[ENTRIES SHOWN start]

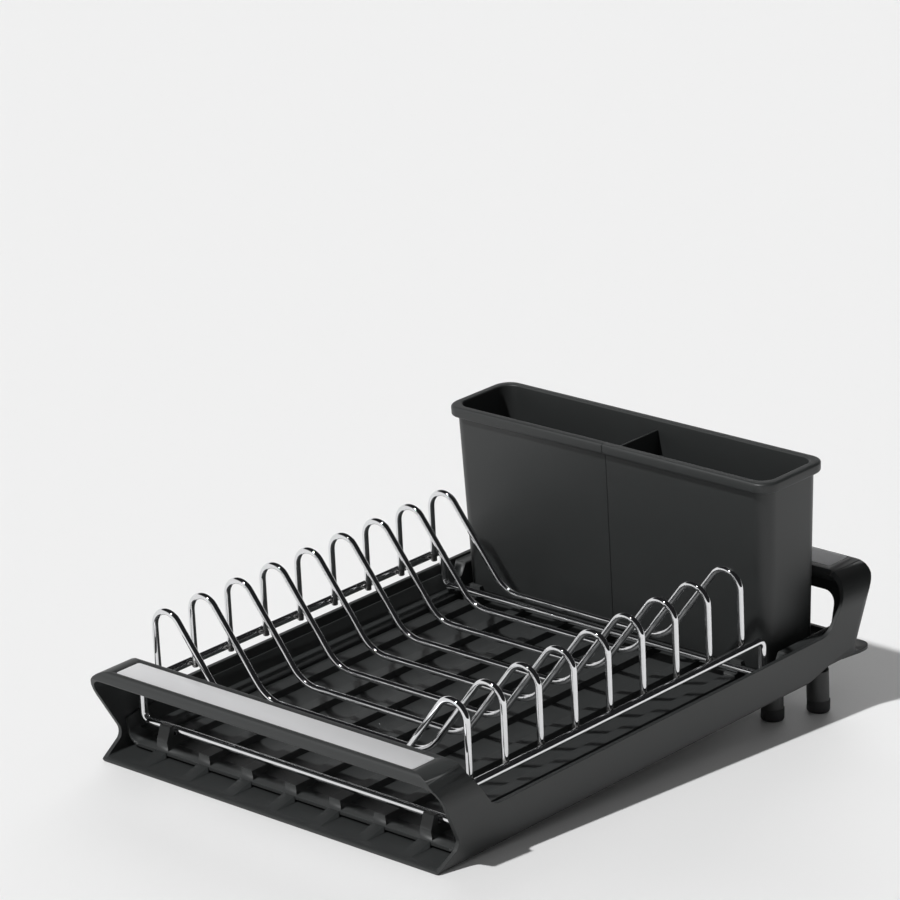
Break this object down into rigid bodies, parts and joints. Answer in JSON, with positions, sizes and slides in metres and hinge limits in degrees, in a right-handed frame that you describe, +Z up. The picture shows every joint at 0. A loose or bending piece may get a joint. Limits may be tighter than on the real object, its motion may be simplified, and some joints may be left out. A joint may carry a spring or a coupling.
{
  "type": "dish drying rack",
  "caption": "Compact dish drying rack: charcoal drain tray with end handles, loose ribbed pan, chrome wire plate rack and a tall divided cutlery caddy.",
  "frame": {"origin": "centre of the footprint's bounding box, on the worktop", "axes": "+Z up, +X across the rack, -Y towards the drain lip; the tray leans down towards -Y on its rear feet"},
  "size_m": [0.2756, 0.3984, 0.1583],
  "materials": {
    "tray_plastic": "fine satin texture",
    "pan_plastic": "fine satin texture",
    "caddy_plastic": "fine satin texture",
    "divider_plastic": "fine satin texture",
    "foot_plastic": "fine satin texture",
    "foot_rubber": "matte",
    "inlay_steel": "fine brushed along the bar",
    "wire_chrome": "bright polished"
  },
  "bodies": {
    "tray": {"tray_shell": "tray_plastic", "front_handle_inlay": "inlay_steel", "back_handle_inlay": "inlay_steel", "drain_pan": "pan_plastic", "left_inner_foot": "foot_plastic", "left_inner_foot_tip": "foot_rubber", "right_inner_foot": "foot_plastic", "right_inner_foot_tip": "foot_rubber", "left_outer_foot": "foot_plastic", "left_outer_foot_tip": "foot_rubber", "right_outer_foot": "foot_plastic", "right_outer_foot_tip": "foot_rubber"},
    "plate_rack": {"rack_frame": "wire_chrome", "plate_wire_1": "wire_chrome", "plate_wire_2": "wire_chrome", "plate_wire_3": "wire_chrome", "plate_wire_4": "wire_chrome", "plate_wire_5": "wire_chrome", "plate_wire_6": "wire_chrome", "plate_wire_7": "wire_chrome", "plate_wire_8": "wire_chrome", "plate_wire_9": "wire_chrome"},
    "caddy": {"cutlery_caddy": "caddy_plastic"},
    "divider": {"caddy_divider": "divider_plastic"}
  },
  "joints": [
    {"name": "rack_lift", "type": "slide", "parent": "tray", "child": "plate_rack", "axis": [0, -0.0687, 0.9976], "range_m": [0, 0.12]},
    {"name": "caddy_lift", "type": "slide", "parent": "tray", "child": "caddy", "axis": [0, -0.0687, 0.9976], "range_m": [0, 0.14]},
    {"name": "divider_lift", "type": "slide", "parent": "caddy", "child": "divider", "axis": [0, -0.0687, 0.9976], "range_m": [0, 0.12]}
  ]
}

[ENTRIES SHOWN end]
[ENTRIES SHOWN start]

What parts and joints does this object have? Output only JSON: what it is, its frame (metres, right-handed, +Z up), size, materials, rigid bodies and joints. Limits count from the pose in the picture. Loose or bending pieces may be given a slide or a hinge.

[ENTRIES SHOWN end]
[ENTRIES SHOWN start]

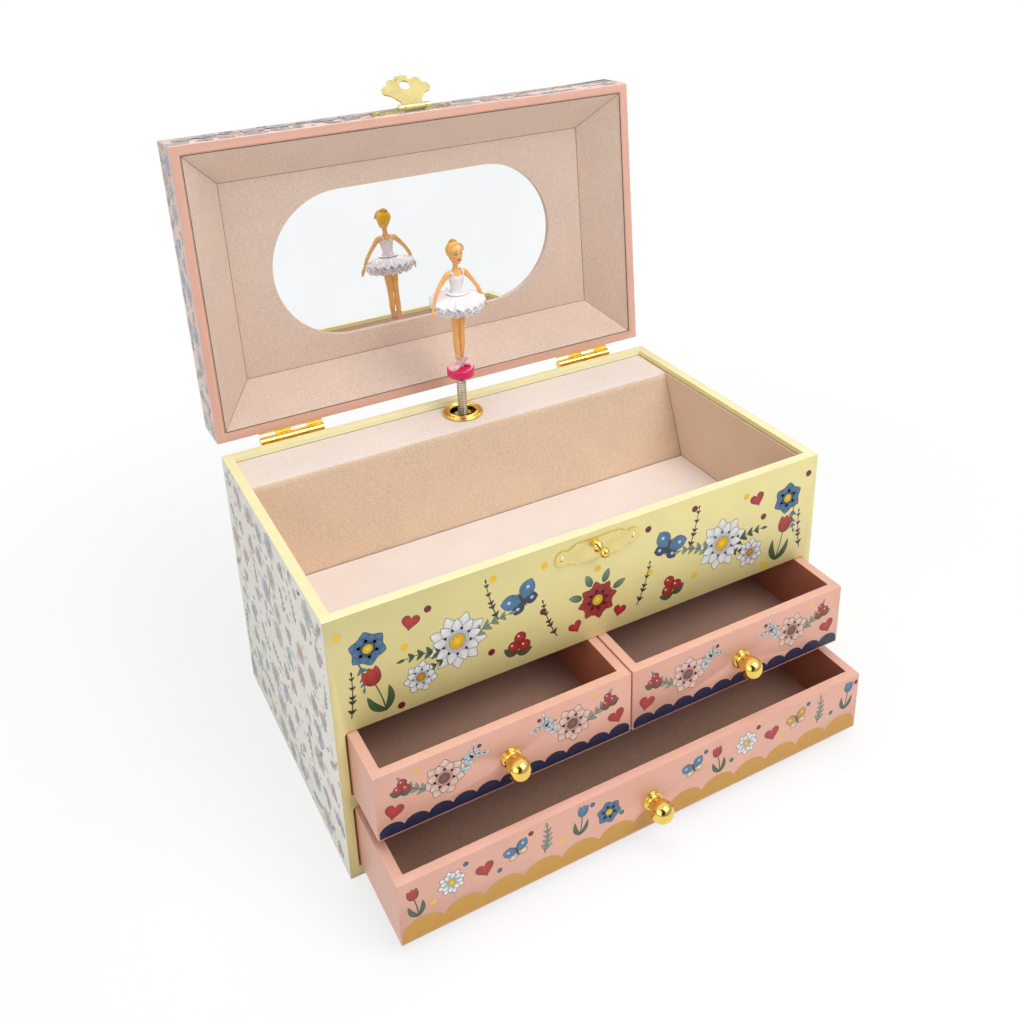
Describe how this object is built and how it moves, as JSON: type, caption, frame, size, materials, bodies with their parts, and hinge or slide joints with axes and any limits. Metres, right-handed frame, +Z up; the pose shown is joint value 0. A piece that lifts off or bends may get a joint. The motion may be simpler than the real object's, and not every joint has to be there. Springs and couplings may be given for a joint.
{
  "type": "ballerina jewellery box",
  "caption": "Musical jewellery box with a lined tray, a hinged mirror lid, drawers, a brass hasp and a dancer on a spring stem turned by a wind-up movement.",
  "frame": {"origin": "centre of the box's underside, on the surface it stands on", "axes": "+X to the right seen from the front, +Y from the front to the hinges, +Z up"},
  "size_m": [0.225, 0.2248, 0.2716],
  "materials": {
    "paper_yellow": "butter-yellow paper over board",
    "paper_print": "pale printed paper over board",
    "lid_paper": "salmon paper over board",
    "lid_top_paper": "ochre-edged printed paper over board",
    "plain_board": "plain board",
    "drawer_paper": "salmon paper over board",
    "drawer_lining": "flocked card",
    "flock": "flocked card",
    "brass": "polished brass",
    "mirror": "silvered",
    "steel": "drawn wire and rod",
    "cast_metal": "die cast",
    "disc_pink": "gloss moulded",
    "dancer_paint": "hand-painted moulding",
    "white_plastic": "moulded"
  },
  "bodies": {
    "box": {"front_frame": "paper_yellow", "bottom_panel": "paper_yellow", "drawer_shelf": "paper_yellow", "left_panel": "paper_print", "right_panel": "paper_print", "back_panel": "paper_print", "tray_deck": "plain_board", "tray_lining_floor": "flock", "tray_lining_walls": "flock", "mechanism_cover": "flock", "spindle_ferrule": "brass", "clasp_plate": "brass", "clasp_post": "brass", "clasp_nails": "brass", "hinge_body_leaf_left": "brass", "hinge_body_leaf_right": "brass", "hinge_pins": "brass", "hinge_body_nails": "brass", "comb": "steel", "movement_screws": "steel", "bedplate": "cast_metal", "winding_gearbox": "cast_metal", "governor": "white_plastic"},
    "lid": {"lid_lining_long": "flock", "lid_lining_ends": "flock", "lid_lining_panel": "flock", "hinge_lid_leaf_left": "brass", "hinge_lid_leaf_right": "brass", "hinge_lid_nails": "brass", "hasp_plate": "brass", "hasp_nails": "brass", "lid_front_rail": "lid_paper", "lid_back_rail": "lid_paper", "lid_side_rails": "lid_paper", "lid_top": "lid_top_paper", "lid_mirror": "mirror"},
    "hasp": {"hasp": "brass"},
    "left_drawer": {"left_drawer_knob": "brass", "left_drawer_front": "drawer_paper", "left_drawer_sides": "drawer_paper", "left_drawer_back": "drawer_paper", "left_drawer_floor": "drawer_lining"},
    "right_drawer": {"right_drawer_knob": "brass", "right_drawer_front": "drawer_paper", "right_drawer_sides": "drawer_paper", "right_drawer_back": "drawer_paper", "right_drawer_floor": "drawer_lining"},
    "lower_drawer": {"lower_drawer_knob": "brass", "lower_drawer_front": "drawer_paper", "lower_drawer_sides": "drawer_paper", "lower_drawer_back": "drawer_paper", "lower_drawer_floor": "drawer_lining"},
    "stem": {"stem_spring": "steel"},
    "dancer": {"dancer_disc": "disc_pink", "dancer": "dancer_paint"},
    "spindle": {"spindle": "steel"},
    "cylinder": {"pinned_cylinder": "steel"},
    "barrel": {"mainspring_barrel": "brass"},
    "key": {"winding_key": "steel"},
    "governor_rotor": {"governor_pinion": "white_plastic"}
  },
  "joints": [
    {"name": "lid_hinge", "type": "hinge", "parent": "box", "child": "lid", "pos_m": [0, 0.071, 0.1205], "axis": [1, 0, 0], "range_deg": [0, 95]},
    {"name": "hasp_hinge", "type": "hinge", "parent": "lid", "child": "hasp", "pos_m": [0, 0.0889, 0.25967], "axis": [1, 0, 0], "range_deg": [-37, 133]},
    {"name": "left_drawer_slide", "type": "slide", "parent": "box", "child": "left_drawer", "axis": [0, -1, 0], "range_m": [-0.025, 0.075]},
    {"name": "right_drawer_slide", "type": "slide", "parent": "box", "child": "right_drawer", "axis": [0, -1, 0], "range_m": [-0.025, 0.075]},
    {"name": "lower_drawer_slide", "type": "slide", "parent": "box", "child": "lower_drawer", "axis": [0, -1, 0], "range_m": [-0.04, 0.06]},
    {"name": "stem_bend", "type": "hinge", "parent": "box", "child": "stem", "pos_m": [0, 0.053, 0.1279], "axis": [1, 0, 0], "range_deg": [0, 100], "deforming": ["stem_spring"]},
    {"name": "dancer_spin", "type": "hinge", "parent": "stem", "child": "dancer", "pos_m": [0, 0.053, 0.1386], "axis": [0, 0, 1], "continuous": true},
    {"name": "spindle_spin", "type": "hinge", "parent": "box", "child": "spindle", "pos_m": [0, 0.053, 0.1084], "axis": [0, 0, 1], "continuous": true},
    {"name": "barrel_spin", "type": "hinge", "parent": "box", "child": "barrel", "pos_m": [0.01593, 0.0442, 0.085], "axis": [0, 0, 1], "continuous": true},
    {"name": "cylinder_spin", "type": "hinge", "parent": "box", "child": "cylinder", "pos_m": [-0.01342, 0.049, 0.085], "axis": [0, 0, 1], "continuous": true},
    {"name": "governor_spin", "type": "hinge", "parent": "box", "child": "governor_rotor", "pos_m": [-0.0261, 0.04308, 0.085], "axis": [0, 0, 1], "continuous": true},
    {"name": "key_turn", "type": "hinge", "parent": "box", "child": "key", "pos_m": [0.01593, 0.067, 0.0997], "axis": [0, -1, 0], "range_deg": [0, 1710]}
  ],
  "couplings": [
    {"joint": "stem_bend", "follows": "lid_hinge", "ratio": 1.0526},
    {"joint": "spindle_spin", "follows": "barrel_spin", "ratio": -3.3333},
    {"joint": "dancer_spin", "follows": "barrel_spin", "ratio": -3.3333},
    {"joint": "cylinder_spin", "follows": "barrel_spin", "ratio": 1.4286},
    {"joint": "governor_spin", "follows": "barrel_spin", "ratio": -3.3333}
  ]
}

[ENTRIES SHOWN end]

### TASK INSTRUCTIONS
From the data above, show each line that contains "picture".

### TASK SOLUTION
Break this object down into rigid bodies, parts and joints. Answer in JSON, with positions, sizes and slides in metres and hinge limits in degrees, in a right-handed frame that you describe, +Z up. The picture shows every joint at 0. A loose or bending piece may get a joint. Limits may be tighter than on the real object, its motion may be simplified, and some joints may be left out. A joint may carry a spring or a coupling.
What parts and joints does this object have? Output only JSON: what it is, its frame (metres, right-handed, +Z up), size, materials, rigid bodies and joints. Limits count from the pose in the picture. Loose or bending pieces may be given a slide or a hinge.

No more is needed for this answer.